■ **Input**
--

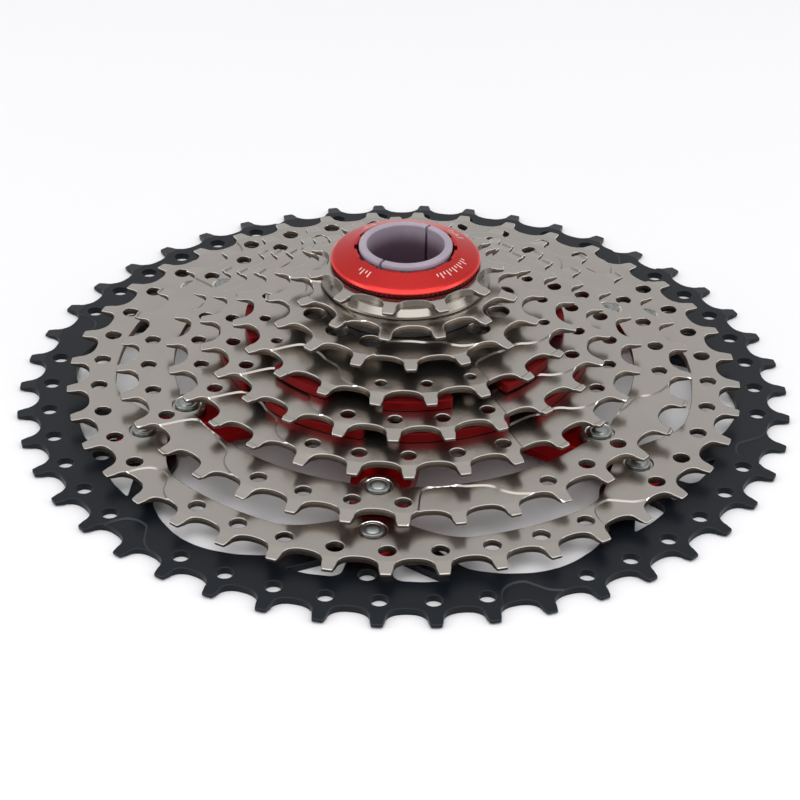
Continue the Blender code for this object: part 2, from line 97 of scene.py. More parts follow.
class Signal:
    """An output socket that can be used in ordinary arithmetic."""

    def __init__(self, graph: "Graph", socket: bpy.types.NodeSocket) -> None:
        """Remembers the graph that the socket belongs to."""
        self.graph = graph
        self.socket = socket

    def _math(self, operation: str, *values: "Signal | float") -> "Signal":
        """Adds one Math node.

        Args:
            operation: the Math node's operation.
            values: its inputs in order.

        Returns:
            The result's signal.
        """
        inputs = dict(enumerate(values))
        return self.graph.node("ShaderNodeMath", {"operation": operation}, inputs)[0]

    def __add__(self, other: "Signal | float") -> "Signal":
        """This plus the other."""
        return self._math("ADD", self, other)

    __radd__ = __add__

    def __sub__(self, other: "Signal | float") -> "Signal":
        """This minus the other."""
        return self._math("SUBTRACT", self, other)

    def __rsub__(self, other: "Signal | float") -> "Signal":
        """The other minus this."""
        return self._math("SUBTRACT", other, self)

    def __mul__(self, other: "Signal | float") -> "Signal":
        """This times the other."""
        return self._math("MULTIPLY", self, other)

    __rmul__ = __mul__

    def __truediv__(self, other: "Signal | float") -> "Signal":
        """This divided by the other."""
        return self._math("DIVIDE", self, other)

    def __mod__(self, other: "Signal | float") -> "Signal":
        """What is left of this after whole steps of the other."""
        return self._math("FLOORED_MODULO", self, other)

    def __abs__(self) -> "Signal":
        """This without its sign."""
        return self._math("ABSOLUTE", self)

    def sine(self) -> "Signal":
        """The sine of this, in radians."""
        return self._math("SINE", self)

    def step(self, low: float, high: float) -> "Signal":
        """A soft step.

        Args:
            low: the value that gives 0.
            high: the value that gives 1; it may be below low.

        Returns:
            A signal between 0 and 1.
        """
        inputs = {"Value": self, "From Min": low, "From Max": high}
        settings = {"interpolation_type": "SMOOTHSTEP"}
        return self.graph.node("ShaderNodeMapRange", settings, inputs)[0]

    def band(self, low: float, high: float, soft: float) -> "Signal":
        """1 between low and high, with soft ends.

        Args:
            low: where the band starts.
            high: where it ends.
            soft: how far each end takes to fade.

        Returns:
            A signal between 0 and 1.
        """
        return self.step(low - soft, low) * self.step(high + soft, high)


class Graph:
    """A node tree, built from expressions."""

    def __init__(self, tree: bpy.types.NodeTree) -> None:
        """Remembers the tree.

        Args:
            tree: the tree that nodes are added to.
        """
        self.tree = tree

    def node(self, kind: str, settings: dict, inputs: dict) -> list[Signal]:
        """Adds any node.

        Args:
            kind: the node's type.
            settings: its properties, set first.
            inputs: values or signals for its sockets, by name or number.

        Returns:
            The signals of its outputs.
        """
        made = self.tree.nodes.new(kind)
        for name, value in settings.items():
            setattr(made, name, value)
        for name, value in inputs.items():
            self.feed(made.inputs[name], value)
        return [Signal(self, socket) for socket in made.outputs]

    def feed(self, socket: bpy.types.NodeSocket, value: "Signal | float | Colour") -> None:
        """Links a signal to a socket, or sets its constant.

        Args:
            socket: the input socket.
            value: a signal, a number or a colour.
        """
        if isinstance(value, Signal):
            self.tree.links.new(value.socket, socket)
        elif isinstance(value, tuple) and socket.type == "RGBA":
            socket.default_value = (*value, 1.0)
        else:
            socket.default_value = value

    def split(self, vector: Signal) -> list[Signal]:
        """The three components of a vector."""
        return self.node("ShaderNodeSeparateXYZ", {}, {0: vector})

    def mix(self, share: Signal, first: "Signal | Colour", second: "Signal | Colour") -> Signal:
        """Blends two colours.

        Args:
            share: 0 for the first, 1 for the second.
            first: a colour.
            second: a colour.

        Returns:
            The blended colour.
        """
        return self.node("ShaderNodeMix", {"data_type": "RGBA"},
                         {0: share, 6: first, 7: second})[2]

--

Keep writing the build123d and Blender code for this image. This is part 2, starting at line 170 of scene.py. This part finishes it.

--

■ **The problem**
Report how many lines in this data include the string "code", and nothing else.

■ **The solution**
2